Cette migration massive a créé une crise de liquidité pour les banques. Privées de leurs ressources stables et peu coûteuses, elles se sont retrouvées dans une situation critique. L’histoire a retenu ce phénomène sous le nom de désintermédiation bancaire : quand les épargnants contournent les banques pour placer leur argent ailleurs.

Pour réagir, le gouvernement américain a adopté deux lois majeures au début des années 1980 :

  1. Depository Institutions Deregulation and Monetary Control Act (1980) : suppression progressive des plafonds de taux d’intérêt.
  2. Garn–St. Germain Depository Institutions Act (1982) : création de comptes d’épargne monétaires permettant aux banques de concurrencer directement les fonds monétaires.

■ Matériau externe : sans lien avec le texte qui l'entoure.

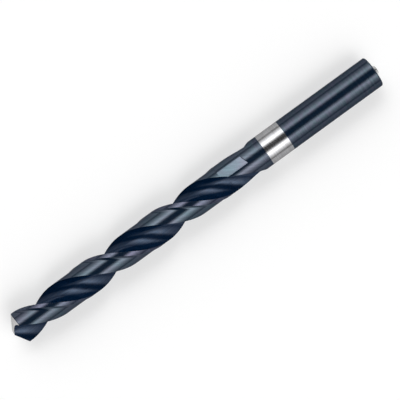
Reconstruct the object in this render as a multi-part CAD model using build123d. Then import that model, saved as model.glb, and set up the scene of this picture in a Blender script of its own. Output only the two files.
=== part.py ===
from build123d import *
import os
from math import acos, asin, atan2, cos, hypot, pi, radians, sin, sqrt, tan

# A jobber-length twist drill: one bar of high-speed steel with two right-hand
# helical flutes, a ground point and a plain cylindrical shank.
# The drill lies along +X. The origin is the centre of the shank's end face,
# +X runs from the shank to the point, and +Z is up.
# Lengths are in millimetres and angles in degrees.

# Bar, which narrows evenly by its back taper from the point to the shank
drill_diameter = 10.0
back_taper = 0.04
body_length = 131.9
neck_length = 1.5
shank_chamfer = 0.3

# Male centre on the end of the shank
centre_height = 1.1
centre_tip_diameter = 2.3
centre_angle = 60.0

# Flutes
flute_lead = 50.2
flute_length = 89.4
web_thickness = 1.6
web_growth = 0.012

# Run-out, where the grinding wheel backs out of the flute
runout_length = 10.8
steady_lift = 0.64
final_sweep = 3.3
lift_direction = 100.3

# Lands, which widen towards the neck, up to a place before the flutes' end
land_angle = 79.5
neck_land_angle = 87.5
widening_length = 15.5
widening_end = 7.5

# Margins, and the clearance ground behind them with a round-cornered wheel,
# which stops before the flutes' end and leaves a flat as wide as itself
margin_width = 1.3
land_clearance = 0.25
wheel_corner_radius = 2.8
wheel_corner_dip = 0.04
clearance_end = 3.6
clearance_wheel_width = 9.3
clearance_wheel_angle = -10.2

# Point
point_angle = 118.0
lip_angle = 174.0
lip_relief = 11.0
chisel_slope = 0.45
flank_fall = 0.033

# Working sizes that follow from the sizes above
radius = drill_diameter / 2
shank_radius = radius - back_taper / 2
cleared_radius = radius - land_clearance
half_web = web_thickness / 2
lip_reach = sqrt(radius ** 2 - half_web ** 2)
lip_rise = 1 / tan(radians(point_angle / 2))
lip_edge = asin(half_web / radius)
turn_per_mm = 2 * pi / flute_lead
corner_relief = tan(radians(lip_relief)) - lip_rise * half_web / radius
flank_twist = (chisel_slope - corner_relief) / lip_reach
lip_origin = body_length + chisel_slope * half_web + flank_fall * half_web ** 2
corner_x = lip_origin - lip_rise * lip_reach
flute_end_x = body_length - flute_length
shank_length = flute_end_x - neck_length
runout_start_x = flute_end_x + runout_length
widening_end_x = flute_end_x + widening_end
clearance_end_x = flute_end_x + clearance_end
flat_end_x = clearance_end_x + clearance_wheel_width
blank_end_x = body_length + half_web

# Room that each grinding cut takes outside the bar
spare = 0.3 * radius

# How finely the helical cuts are guided
turn_per_station = radians(30.0)
runout_stations = 8
rake_points = 4


def bar_radius_at(x):
    """The body's full radius, which narrows from the point to the shank."""
    share = (x - shank_length) / (corner_x - shank_length)
    return shank_radius + (radius - shank_radius) * share


def half_web_at(x):
    """Half of the web's thickness, which grows from the point to the shank."""
    return half_web + web_growth / 2 * (body_length - x)


def land_angle_at(x):
    """Angle that one land takes up, which widens smoothly into the neck."""
    share = (widening_end_x + widening_length - x) / widening_length
    share = min(1.0, max(0.0, share))
    return land_angle + (neck_land_angle - land_angle) * share ** 2 * (3 - 2 * share)


def lift_at(x):
    """How far the wheel has backed out of the flute at x."""
    if x >= runout_start_x:
        return 0.0
    share = (runout_start_x - x) / runout_length
    sweep = steady_lift * share + (1 - steady_lift) * share ** final_sweep
    return (radius - half_web_at(x)) * sweep


def stations(start, end, count):
    return [start + (end - start) * step / count for step in range(count + 1)]


def helix_stations(start, end):
    """Places along the bar, one for each step of the helix's turn."""
    count = round((end - start) * turn_per_mm / turn_per_station)
    return stations(start, end, max(2, count))


def polar(distance, angle):
    return (distance * cos(angle), distance * sin(angle))


def turn_at(x):
    """Direction of the first lip's side of the drill, turned with the helix."""
    return radians(lip_angle) + turn_per_mm * (x - corner_x)


def on_helix(point, x):
    """A point of a cross-section, turned with the helix and placed at x.

    Cross-sections are drawn as they stand at the lips' outer corners, with
    the first lip's direction as their own first axis.
    """
    turn = turn_at(x)
    y = point[0] * cos(turn) - point[1] * sin(turn)
    z = point[0] * sin(turn) + point[1] * cos(turn)
    return Vector(x, y, z)


def rake_angle(distance, web):
    """Angle of the flute's cutting face at a distance from the axis.

    The face is the one that meets the flank of the point in a straight lip.
    """
    reach = sqrt(max(0.0, distance ** 2 - web ** 2))
    return asin(min(1.0, web / distance)) - turn_per_mm * lip_rise * (lip_reach - reach)


def rake_line(web):
    """Points of the cutting face, from outside the bar in to the web."""
    outer_reach = sqrt((radius + spare) ** 2 - web ** 2)
    shares = stations(1.0, 0.0, rake_points - 1)
    distances = [hypot(web, outer_reach * share) for share in shares]
    return [polar(distance, rake_angle(distance, web)) for distance in distances]


def flute_section(x):
    """Closed outline of what the wheel takes out of the bar at x."""
    web = half_web_at(x)
    lift = polar(lift_at(x), radians(lift_direction))
    rake = rake_line(web)
    floor_start = rake[-1]
    heading = atan2(floor_start[1], floor_start[0]) + pi / 2
    heel = polar(cleared_radius, lip_edge + pi - radians(land_angle_at(x)))
    run = (heel[0] - floor_start[0], heel[1] - floor_start[1])
    bend = heading - atan2(run[1], run[0])
    floor_radius = hypot(*run) / (2 * sin(bend))
    arrow = polar(floor_radius, heading - pi / 2)
    back = polar(floor_radius, heading + pi / 2 - bend)
    floor_middle = [floor_start[i] + arrow[i] + back[i] for i in (0, 1)]
    exit_run = polar(2 * spare, heading - 2 * bend)
    mouth = (heel[0] + exit_run[0], heel[1] + exit_run[1])

    def place(point):
        return on_helix((point[0] + lift[0], point[1] + lift[1]), x)

    face = Edge.make_spline([place(point) for point in rake])
    floor = Edge.make_three_point_arc(place(floor_start), place(floor_middle), place(heel))
    leaving = Edge.make_line(place(heel), place(mouth))
    closing = Edge.make_line(place(mouth), place(rake[0]))
    return Wire([face, floor, leaving, closing])


def flute_waste():
    """What grinding one flute takes off the bar, up to its run-out."""
    full = helix_stations(runout_start_x, blank_end_x + spare)
    past_end = flute_end_x - runout_length / runout_stations / 2
    fading = stations(past_end, runout_start_x, runout_stations)
    return [Solid.make_loft([flute_section(x) for x in part]) for part in (fading, full)]


def wheel_corner(x):
    """Arc of the clearance wheel's corner, from under the land to outside the bar.

    It meets the bar's full radius at the back edge of the margin.
    """
    full = bar_radius_at(x)
    bottom = full - land_clearance - wheel_corner_dip
    middle = bottom + wheel_corner_radius
    reach = (middle ** 2 + full ** 2 - wheel_corner_radius ** 2) / (2 * middle * full)
    start = lip_edge - margin_width / radius - acos(reach)
    centre = polar(middle, start)
    rise = acos((middle - full * reach) / wheel_corner_radius)
    turns = [start + pi - share * rise for share in (0, 0.6, 1.2)]
    return [tuple(centre[i] + polar(wheel_corner_radius, turn)[i] for i in (0, 1)) for turn in turns]


def margin_section(x):
    """Wedge that holds the margin and reaches from it into the open flute."""
    front = lip_edge + radians(180 - land_angle) / 2
    corner = wheel_corner(x)
    foot = polar(cleared_radius - spare, atan2(corner[0][1], corner[0][0]))
    outside = polar(radius + 2 * spare, front)
    inside = polar(cleared_radius - spare, front)
    path = [on_helix(point, x) for point in (corner[2], outside, inside, foot, corner[0])]
    arc = Edge.make_three_point_arc(*[on_helix(point, x) for point in corner])
    return Wire([arc] + [Edge.make_line(*ends) for ends in zip(path, path[1:])])


def margin():
    """The narrow strip of full diameter behind one cutting edge."""
    places = helix_stations(flat_end_x - spare, blank_end_x + spare)
    wedge = Solid.make_loft([margin_section(x) for x in places])
    return wedge & tapered_bar(flat_end_x, blank_end_x, 0)


def across(x):
    """The plane square to the drill's axis at x, facing the point."""
    return Plane(origin=(x, 0, 0), x_dir=(0, 1, 0), z_dir=(1, 0, 0))


def tapered_bar(start, end, clearance):
    """A length of the body before its flutes are ground."""
    start_radius = bar_radius_at(start) - clearance
    end_radius = bar_radius_at(end) - clearance
    return Solid.make_cone(start_radius, end_radius, end - start, across(start))


def shank():
    """Plain round bar with a chamfered end, for a chuck to grip."""
    bar = Solid.make_cylinder(shank_radius, shank_length, across(0))
    rim = bar.edges().sort_by(Axis.X)[0]
    return bar.chamfer(shank_chamfer, None, [rim])


def flats():
    """The length of bar where the clearance wheels stopped.

    Each of the two lands has a flat there, as wide as the wheel, and the bar
    keeps its full radius beside the flats.
    """
    direction = turn_at(clearance_end_x) + radians(clearance_wheel_angle)
    normal = Vector(0, *polar(1, direction))
    axis = Plane(origin=(clearance_end_x, 0, 0), x_dir=(1, 0, 0), z_dir=normal)
    centred = (Align.MIN, Align.CENTER, Align.CENTER)
    width = 2 * (radius + spare)
    block = Box(clearance_wheel_width, width, 2 * cleared_radius, align=centred)
    return axis * block & tapered_bar(clearance_end_x, flat_end_x, 0)


def male_centre():
    """Truncated cone left by turning between centres."""
    tip_radius = centre_tip_diameter / 2
    base_radius = tip_radius + centre_height * tan(radians(centre_angle / 2))
    return Solid.make_cone(tip_radius, base_radius, centre_height, across(-centre_height))


def flank_height(along, sideways):
    """Height of a flank above the place where its lip's line meets the axis."""
    behind = sideways - half_web
    slope = chisel_slope - flank_twist * along
    return -lip_rise * along + slope * behind - flank_fall * behind ** 2


def flank_curve(along, reach):
    """The flank's line at one distance along the lip, which is a parabola."""
    first = flank_height(along, -reach)
    last = flank_height(along, reach)
    pull = (first + last) / 2 + 2 * flank_fall * reach ** 2
    points = [Vector(first, along, -reach), Vector(pull, along, 0), Vector(last, along, reach)]
    return Edge.make_bezier(*points)


def flank_waste():
    """What grinding one flank takes off the end of the bar."""
    reach = radius + spare
    surface = Face.make_surface_from_curves(flank_curve(-reach, reach), flank_curve(reach, reach))
    waste = Solid.extrude(surface, Vector(8 * radius, 0, 0))
    return waste.rotate(Axis.X, lip_angle).moved(Location((lip_origin, 0, 0)))


def both_sides(solids):
    """The solids, and their copies half a turn round the axis."""
    return [solid.rotate(Axis.X, side) for solid in solids for side in (0, 180)]


def drill_bit():
    neck = tapered_bar(shank_length, clearance_end_x, 0)
    core = tapered_bar(flat_end_x, blank_end_x, land_clearance)
    blank = core.fuse(flats(), neck, shank(), *both_sides([margin()]))
    fluted = blank.cut(*both_sides(flute_waste()))
    pointed = fluted.cut(*both_sides([flank_waste()]))
    return pointed.fuse(male_centre())


os.makedirs("parts", exist_ok=True)
part = drill_bit()
export_step(part, "parts/drill_bit.step")
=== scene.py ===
# %% [markdown]
# # A jobber-length twist drill
#
# The real thing is one bar of high-speed steel. Two helical flutes are ground
# into it, then the point, and steam tempering leaves it blue-black. A ring on
# the shank, the flanks of the point and the small centre on the shank's end are
# ground afterwards, so they are bright.
#
# The frame holds the drill as a solid of the right size. New materials on that
# solid would be the quick way. But its facets are coarse, and polished steel
# shows every facet in its reflections. So this lesson models one fine mesh that
# stands for the solid, with a clean grid of quads that runs along the helix.

# %% Load the solid as a fixed frame
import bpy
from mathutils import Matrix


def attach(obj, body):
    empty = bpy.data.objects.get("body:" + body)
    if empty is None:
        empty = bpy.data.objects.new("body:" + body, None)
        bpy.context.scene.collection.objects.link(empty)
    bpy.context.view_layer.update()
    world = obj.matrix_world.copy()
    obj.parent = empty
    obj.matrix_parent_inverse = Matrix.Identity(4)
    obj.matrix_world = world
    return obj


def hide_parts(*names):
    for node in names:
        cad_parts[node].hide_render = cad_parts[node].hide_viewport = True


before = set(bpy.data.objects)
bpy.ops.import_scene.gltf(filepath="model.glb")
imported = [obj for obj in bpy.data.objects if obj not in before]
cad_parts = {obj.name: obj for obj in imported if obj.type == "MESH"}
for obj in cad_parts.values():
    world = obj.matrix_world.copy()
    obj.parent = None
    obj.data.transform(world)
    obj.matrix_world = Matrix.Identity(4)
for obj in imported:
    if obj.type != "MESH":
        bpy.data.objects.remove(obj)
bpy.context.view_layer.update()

print("the frame holds", sorted(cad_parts))

# %% Libraries
from math import acos, asin, ceil, hypot, pi, radians, sin, sqrt, tan

import bmesh
import bpy
import numpy as np
from mathutils import Vector

mm = 0.001
print("one millimetre is", mm, "Blender units")

# %% [markdown]
# ## Sizes
#
# These are the sizes of the real drill, in millimetres, with angles turned to
# radians where they are written. The drill lies along X, with the shank's end at
# 0 and the point at +X. Blender works in metres, so a length is multiplied by mm
# when a point is placed.

# %% The bar, and the centre on its end
drill_diameter = 10.0
back_taper = 0.04
body_length = 131.9
neck_length = 1.5
shank_chamfer = 0.3

centre_height = 1.1
centre_tip_diameter = 2.3
centre_angle = radians(60.0)
print("overall length:", body_length + centre_height, "mm")

# %% The flutes and their run-out, where the wheel backs out of the steel
flute_lead = 50.2
flute_length = 89.4
web_thickness = 1.6
web_growth = 0.012

runout_length = 10.8
steady_lift = 0.64
final_sweep = 3.3
lift_direction = radians(100.3)
print("flutes take up", round(flute_length / body_length, 2), "of the length")

# %% The lands, their margins and the clearance between them
land_angle = radians(79.5)
neck_land_angle = radians(87.5)
widening_length = 15.5
widening_end = 7.5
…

Ces mesures ont permis de restaurer l’attractivité des dépôts bancaires et de stabiliser le système.


Et aujourd’hui ? Une histoire qui pourrait se répéter

Plus de quarante ans plus tard, le scénario se rappelle à nous. Avec la remontée rapide des taux directeurs par les banques centrales pour lutter contre l’inflation, les fonds monétaires redeviennent attractifs par rapport aux dépôts bancaires traditionnels, qui rémunèrent très peu l’épargne.

Les banques font face à un dilemme similaire : si elles ne trouvent pas de moyens pour offrir des rendements compétitifs ou des produits alternatifs, elles risquent de perdre une partie de leurs ressources stables, fragilisant ainsi leur modèle économique.


Leçons à retenir

  1. L’innovation naît souvent des contraintes : quand les banques sont bridées, le marché trouve des solutions alternatives.
  2. La régulation doit évoluer avec le marché : les plafonds artificiels peuvent provoquer des déséquilibres majeurs.
  3. La vigilance est clé : comprendre l’histoire permet de mieux anticiper les risques financiers d’aujourd’hui.

L’histoire de la désintermédiation bancaire nous montre que les marchés ont une mémoire. Et que parfois, ce qui semblait appartenir au passé peut très vite se transformer en signal d’alerte pour le présent.